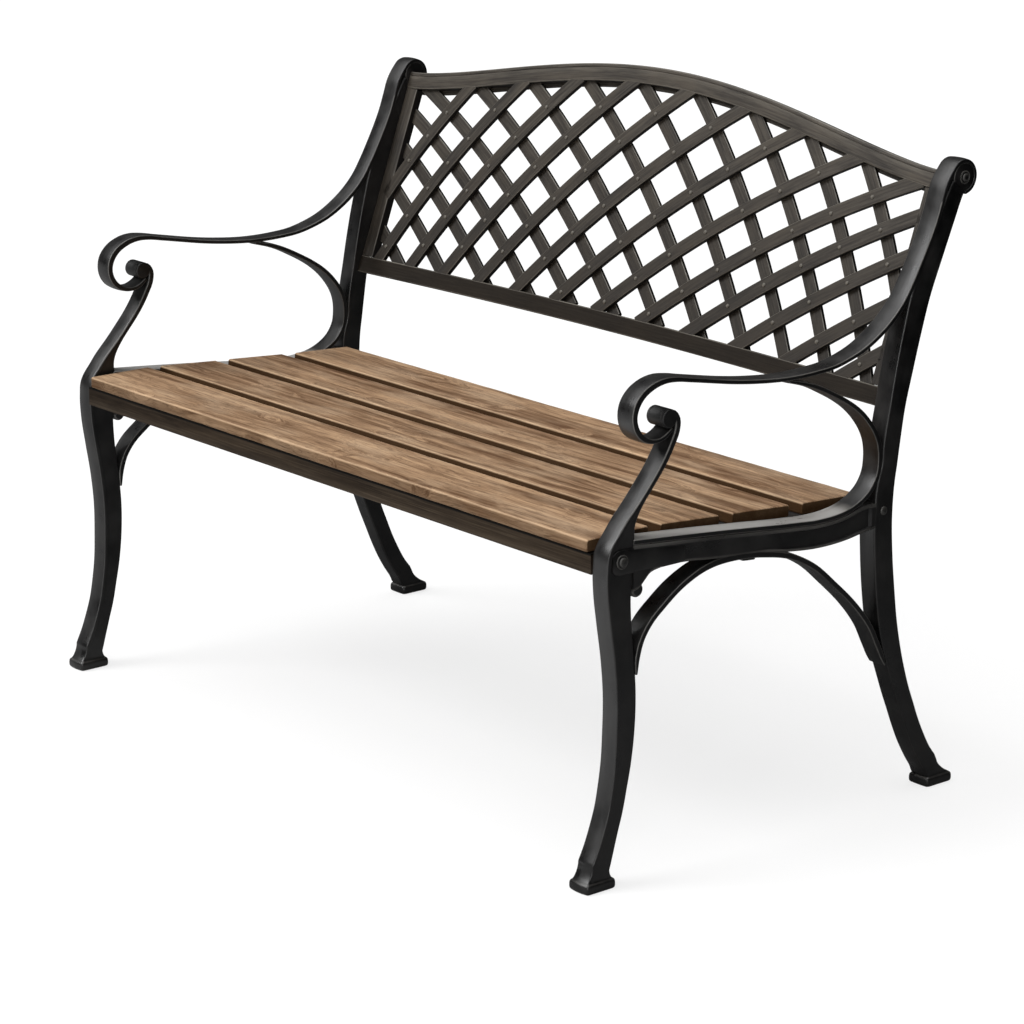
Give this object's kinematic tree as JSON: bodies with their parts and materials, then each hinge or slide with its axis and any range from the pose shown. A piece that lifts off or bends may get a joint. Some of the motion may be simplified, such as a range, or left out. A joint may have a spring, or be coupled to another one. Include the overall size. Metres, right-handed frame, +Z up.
{
  "type": "garden bench",
  "caption": "Garden bench with scrolled metal side frames, a slatted wooden seat and a reclined back of crossed curved metal straps under an arched top rail.",
  "frame": {"origin": "On the floor, at the middle of the bench's box seen from above.", "axes": "X runs along the bench, towards the right of someone who looks at the bench with +Y ahead. -Y is the side that a sitter faces. Z is up."},
  "size_m": [1.2114, 0.6844, 0.9178],
  "materials": {
    "black_frame": "satin black paint over cast metal, worn soft",
    "bronze_back": "brownish black paint, lightly brushed and worn",
    "seat_wood": "weathered brown wood with fine dark grain, matt",
    "front_steel": "brown painted steel bar with fine long scratches",
    "bolt_steel": "black painted bolt heads"
  },
  "bodies": {
    "root": {"arch_brace_left": "black_frame", "arch_brace_right": "black_frame", "arch_clip_left": "black_frame", "arch_clip_right": "black_frame", "armrest_left": "black_frame", "armrest_right": "black_frame", "back_leg_left": "black_frame", "back_leg_right": "black_frame", "front_leg_left": "black_frame", "front_leg_right": "black_frame", "front_stretcher": "front_steel", "knob_bolt_left": "bolt_steel", "knob_bolt_right": "bolt_steel", "lattice_falling_01": "bronze_back", "lattice_falling_02": "bronze_back", "lattice_falling_03": "bronze_back", "lattice_falling_04": "bronze_back", "lattice_falling_05": "bronze_back", "lattice_falling_06": "bronze_back", "lattice_falling_07": "bronze_back", "lattice_falling_08": "bronze_back", "lattice_falling_09": "bronze_back", "lattice_falling_10": "bronze_back", "lattice_falling_11": "bronze_back", "lattice_falling_12": "bronze_back", "lattice_falling_13": "bronze_back", "lattice_rising_01": "bronze_back", "lattice_rising_02": "bronze_back", "lattice_rising_03": "bronze_back", "lattice_rising_04": "bronze_back", "lattice_rising_05": "bronze_back", "lattice_rising_06": "bronze_back", "lattice_rising_07": "bronze_back", "lattice_rising_08": "bronze_back", "lattice_rising_09": "bronze_back", "lattice_rising_10": "bronze_back", "lattice_rising_11": "bronze_back", "lattice_rising_12": "bronze_back", "lattice_rising_13": "bronze_back", "loop_brace_left": "black_frame", "loop_brace_right": "black_frame", "lower_rail": "bronze_back", "rail_front_bolt_left": "bolt_steel", "rail_front_bolt_right": "bolt_steel", "rail_rear_bolt_left": "bolt_steel", "rail_rear_bolt_right": "bolt_steel", "seat_ledge_left": "black_frame", "seat_ledge_right": "black_frame", "seat_rail_left": "black_frame", "seat_rail_right": "black_frame", "side_bar_left": "bronze_back", "side_bar_right": "bronze_back", "slat_1": "seat_wood", "slat_2": "seat_wood", "slat_3": "seat_wood", "slat_4": "seat_wood", "top_inner_strip": "bronze_back", "top_rail": "bronze_back"}
  },
  "joints": []
}
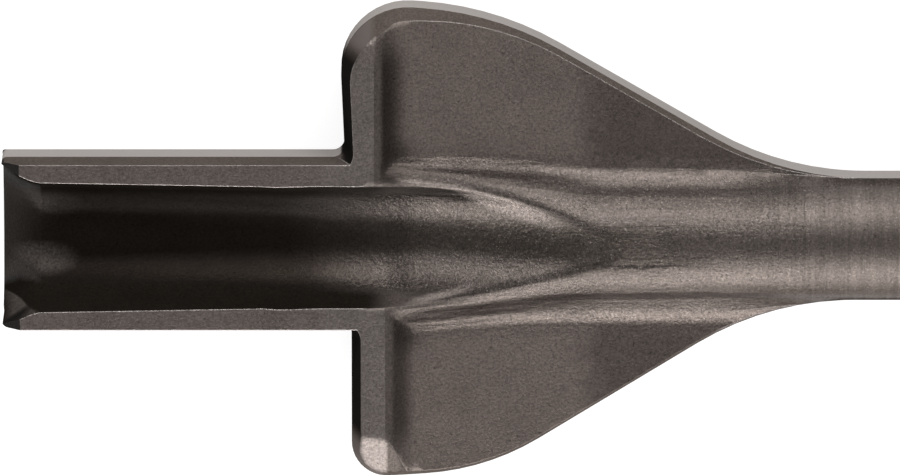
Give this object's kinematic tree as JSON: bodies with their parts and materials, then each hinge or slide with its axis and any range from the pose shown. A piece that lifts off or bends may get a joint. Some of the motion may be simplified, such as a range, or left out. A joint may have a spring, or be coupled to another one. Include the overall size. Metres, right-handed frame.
{
  "type": "channel chisel",
  "caption": "Forged chisel with a trough-shaped blade ground sharp inside its front end, two drafted side wings, a round bar and a slotted drive tang.",
  "frame": {"origin": "centre of the struck end face, on the bar's axis", "axes": "+X runs from the cutting edge to the struck end, +Z is the open side of the trough, +Y is the left wing seen from the struck end"},
  "size_m": [0.3, 0.074, 0.02],
  "materials": {
    "forged_steel": "dark as-forged and blasted, with the parting band and the rims ground bright"
  },
  "bodies": {
    "root": {"channel_chisel": "forged_steel"}
  },
  "joints": []
}
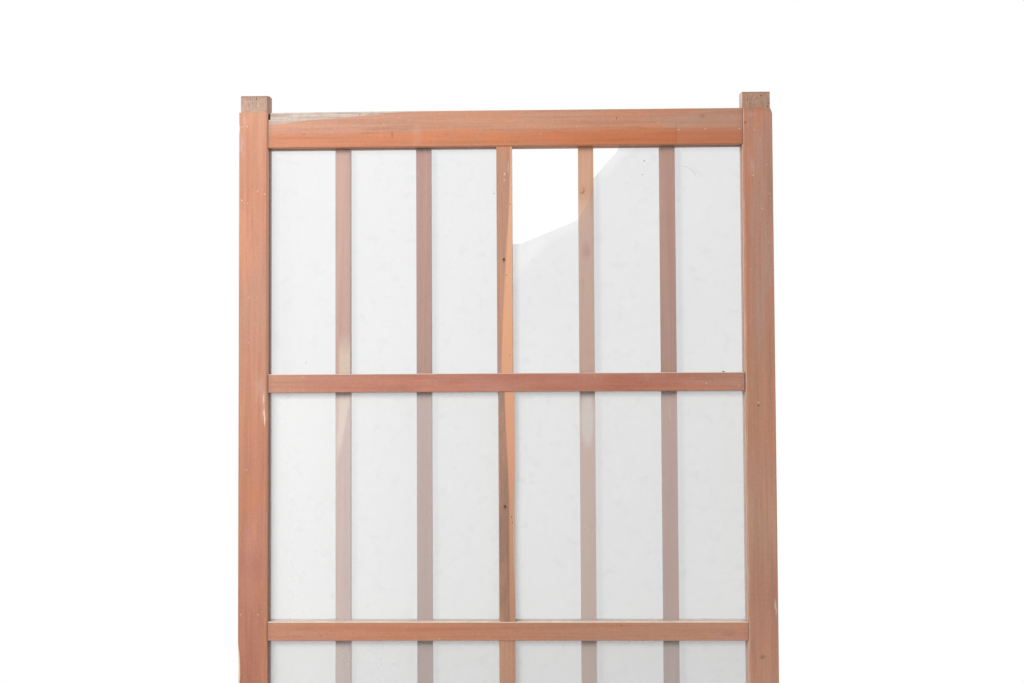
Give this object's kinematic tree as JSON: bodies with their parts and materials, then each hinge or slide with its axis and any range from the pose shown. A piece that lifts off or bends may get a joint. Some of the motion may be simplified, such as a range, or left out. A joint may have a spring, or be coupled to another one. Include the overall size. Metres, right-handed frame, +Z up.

········

From the records given above, copy all lines containing "axis".

Give this object's kinematic tree as JSON: bodies with their parts and materials, then each hinge or slide with its axis and any range from the pose shown. A piece that lifts off or bends may get a joint. Some of the motion may be simplified, such as a range, or left out. A joint may have a spring, or be coupled to another one. Include the overall size. Metres, right-handed frame, +Z up.
Give this object's kinematic tree as JSON: bodies with their parts and materials, then each hinge or slide with its axis and any range from the pose shown. A piece that lifts off or bends may get a joint. Some of the motion may be simplified, such as a range, or left out. A joint may have a spring, or be coupled to another one. Include the overall size. Metres, right-handed frame.
  "frame": {"origin": "centre of the struck end face, on the bar's axis", "axes": "+X runs from the cutting edge to the struck end, +Z is the open side of the trough, +Y is the left wing seen from the struck end"},
Give this object's kinematic tree as JSON: bodies with their parts and materials, then each hinge or slide with its axis and any range from the pose shown. A piece that lifts off or bends may get a joint. Some of the motion may be simplified, such as a range, or left out. A joint may have a spring, or be coupled to another one. Include the overall size. Metres, right-handed frame, +Z up.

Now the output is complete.